Aim. Filter the listing and keep only the lines with the word "lifts".

Listing.

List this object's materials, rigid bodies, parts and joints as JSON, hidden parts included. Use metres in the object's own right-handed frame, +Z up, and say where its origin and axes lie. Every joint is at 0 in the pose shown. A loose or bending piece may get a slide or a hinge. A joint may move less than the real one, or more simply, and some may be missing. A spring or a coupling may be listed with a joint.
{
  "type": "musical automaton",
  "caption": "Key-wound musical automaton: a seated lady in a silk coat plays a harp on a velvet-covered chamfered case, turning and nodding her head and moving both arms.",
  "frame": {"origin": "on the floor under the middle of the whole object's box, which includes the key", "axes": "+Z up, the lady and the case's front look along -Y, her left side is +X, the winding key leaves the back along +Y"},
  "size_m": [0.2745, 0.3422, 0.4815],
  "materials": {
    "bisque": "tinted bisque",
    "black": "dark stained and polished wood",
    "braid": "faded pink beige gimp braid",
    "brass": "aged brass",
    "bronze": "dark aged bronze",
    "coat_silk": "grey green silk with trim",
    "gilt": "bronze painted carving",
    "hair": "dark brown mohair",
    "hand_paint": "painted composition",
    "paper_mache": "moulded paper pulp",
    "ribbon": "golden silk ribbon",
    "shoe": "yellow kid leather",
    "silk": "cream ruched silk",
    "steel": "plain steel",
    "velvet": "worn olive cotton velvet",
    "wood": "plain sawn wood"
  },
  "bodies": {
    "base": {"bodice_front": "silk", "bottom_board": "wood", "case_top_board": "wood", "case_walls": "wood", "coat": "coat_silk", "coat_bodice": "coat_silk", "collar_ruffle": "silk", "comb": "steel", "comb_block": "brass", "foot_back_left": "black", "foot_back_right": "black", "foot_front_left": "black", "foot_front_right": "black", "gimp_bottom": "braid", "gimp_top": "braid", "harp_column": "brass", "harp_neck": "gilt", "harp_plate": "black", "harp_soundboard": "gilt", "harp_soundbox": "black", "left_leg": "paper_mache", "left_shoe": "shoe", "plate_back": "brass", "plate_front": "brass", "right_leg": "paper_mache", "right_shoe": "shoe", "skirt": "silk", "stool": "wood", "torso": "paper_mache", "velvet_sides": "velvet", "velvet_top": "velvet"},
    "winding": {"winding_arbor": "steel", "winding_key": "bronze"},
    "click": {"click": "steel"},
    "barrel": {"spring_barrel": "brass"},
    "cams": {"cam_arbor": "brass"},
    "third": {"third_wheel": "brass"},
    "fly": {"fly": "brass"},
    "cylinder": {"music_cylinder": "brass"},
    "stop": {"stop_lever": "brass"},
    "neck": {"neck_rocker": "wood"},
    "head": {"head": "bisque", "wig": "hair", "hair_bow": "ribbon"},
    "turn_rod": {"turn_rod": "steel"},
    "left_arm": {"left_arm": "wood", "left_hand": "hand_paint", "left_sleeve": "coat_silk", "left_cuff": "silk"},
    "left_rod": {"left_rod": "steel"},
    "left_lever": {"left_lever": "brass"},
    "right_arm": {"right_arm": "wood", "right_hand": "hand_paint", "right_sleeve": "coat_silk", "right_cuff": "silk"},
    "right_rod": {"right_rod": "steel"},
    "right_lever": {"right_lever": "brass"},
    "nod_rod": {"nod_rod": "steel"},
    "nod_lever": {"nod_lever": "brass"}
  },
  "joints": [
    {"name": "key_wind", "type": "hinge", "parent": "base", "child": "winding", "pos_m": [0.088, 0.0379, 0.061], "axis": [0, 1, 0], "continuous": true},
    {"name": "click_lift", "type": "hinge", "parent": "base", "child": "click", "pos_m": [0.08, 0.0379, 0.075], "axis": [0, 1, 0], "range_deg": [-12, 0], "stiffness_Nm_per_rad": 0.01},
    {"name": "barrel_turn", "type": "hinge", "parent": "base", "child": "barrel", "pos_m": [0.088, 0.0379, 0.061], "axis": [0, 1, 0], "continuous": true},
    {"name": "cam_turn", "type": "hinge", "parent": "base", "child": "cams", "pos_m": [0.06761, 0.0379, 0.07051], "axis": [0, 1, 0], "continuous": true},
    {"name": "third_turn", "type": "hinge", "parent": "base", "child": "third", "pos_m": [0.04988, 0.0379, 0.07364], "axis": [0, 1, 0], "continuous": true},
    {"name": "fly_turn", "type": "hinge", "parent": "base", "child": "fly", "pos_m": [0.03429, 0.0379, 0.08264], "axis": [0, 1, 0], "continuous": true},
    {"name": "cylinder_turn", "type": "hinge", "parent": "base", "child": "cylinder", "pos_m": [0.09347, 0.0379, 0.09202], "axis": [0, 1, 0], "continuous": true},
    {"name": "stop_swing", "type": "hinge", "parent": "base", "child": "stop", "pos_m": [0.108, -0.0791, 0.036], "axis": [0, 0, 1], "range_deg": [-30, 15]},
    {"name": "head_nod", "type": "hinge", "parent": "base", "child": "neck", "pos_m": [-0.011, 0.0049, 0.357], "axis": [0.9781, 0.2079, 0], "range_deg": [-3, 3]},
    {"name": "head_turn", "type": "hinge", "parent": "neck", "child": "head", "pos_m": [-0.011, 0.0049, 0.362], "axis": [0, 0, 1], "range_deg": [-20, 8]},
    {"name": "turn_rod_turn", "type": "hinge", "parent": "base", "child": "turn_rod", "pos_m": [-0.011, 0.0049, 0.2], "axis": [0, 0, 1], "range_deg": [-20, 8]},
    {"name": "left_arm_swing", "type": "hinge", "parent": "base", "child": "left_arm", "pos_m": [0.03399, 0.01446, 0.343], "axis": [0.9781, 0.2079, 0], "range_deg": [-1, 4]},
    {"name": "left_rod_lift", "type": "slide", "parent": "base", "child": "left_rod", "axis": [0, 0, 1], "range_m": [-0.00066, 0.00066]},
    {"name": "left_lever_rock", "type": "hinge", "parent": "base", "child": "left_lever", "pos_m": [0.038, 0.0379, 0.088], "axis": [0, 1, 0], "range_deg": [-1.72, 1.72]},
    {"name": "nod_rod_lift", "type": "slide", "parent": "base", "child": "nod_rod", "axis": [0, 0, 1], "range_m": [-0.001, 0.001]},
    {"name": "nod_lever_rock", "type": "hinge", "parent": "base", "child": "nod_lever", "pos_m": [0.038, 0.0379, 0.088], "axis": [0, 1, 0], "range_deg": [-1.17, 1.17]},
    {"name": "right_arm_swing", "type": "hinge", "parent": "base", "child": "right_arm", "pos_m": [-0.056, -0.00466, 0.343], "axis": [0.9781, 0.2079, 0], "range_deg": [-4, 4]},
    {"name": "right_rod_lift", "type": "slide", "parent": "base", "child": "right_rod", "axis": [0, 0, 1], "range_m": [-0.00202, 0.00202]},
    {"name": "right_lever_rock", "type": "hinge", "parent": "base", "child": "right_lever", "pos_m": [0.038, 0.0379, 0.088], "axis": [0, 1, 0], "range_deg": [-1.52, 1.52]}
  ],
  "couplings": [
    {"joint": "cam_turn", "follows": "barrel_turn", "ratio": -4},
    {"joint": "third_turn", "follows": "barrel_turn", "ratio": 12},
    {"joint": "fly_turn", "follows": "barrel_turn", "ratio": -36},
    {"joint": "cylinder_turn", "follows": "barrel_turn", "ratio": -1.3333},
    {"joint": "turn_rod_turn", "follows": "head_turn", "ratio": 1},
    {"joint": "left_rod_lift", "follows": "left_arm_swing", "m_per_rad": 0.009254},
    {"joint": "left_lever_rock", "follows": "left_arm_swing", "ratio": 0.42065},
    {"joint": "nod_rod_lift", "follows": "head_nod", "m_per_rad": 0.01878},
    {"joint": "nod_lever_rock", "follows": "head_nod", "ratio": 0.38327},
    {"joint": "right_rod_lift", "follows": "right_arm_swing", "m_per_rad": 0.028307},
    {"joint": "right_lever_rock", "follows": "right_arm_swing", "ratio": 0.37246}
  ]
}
==
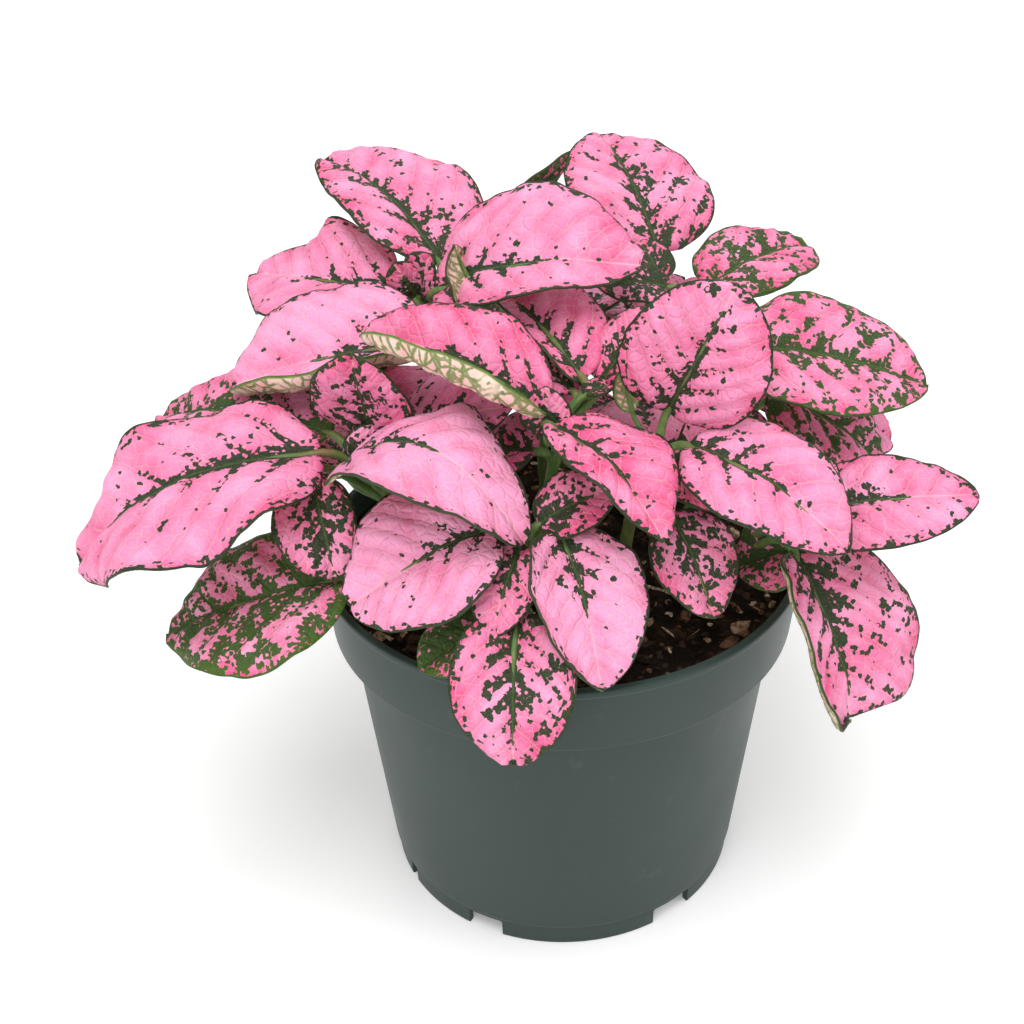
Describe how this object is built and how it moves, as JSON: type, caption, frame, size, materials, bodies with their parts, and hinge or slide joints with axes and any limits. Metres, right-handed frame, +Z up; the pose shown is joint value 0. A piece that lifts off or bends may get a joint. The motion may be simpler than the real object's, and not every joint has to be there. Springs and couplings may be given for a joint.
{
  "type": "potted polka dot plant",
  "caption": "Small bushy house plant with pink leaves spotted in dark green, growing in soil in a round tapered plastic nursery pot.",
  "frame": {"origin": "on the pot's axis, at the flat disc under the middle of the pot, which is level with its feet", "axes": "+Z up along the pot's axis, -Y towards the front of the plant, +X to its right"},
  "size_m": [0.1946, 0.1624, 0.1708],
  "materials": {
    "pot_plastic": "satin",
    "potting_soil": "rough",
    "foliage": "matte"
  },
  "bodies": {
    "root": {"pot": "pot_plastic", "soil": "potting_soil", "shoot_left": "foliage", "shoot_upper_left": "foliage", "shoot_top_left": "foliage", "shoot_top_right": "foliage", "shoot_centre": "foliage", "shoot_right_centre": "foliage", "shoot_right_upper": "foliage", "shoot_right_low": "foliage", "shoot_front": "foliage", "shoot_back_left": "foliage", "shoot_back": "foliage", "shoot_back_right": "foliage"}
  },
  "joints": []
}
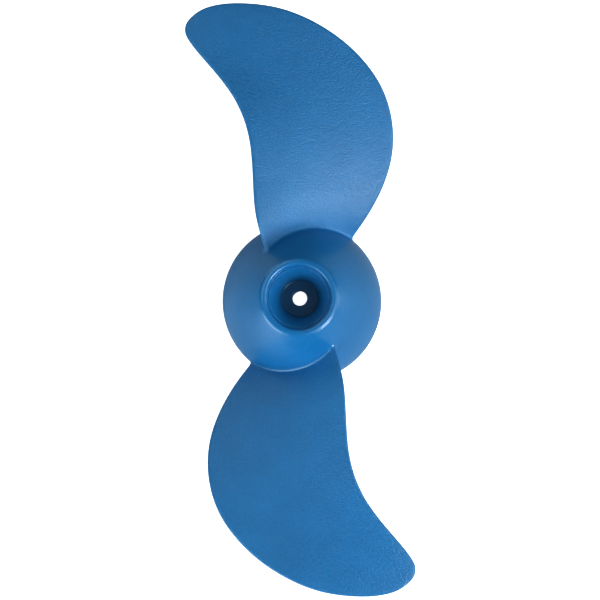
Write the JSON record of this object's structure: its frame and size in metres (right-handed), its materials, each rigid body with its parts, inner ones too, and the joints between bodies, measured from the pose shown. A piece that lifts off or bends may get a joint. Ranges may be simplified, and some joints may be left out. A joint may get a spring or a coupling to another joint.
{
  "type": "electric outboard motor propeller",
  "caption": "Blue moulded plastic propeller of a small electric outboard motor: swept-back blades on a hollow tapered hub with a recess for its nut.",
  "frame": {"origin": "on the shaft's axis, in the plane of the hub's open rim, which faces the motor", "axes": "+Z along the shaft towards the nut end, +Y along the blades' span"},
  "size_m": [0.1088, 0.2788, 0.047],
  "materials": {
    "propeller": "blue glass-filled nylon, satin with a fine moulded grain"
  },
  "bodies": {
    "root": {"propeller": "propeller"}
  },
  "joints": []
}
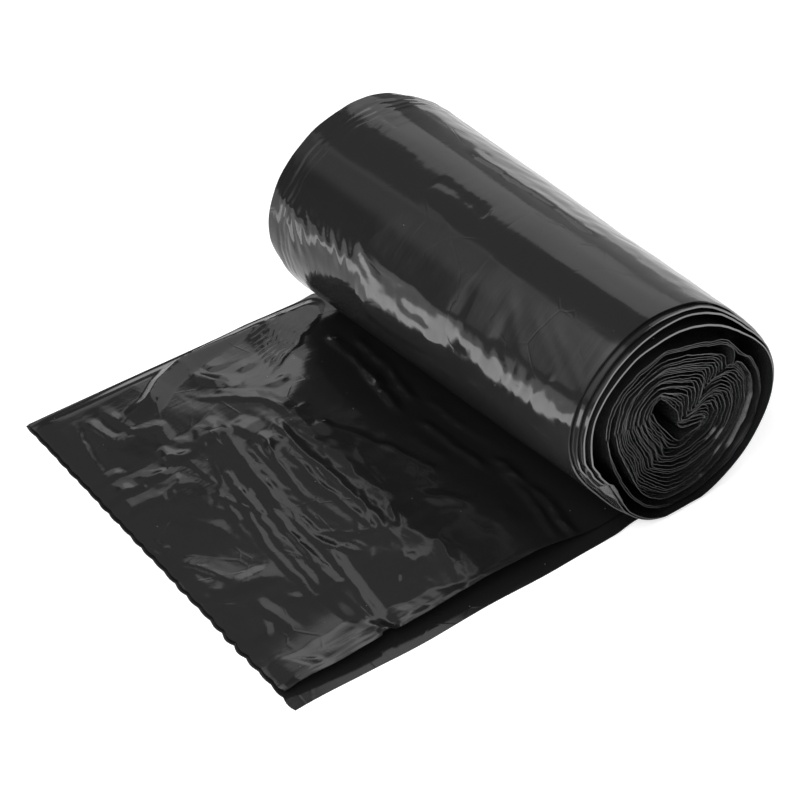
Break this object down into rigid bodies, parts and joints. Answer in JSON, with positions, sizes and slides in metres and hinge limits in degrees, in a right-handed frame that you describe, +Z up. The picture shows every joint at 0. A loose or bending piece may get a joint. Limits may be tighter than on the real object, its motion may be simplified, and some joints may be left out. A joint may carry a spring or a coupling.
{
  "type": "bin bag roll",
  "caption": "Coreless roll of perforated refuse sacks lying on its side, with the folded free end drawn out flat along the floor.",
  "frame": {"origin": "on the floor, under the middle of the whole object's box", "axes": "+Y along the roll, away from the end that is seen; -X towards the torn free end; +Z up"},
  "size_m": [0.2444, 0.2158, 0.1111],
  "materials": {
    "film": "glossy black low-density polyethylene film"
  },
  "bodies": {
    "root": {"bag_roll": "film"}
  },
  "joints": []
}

Written response.
Describe how this object is built and how it moves, as JSON: type, caption, frame, size, materials, bodies with their parts, and hinge or slide joints with axes and any limits. Metres, right-handed frame, +Z up; the pose shown is joint value 0. A piece that lifts off or bends may get a joint. The motion may be simpler than the real object's, and not every joint has to be there. Springs and couplings may be given for a joint.
Write the JSON record of this object's structure: its frame and size in metres (right-handed), its materials, each rigid body with its parts, inner ones too, and the joints between bodies, measured from the pose shown. A piece that lifts off or bends may get a joint. Ranges may be simplified, and some joints may be left out. A joint may get a spring or a coupling to another joint.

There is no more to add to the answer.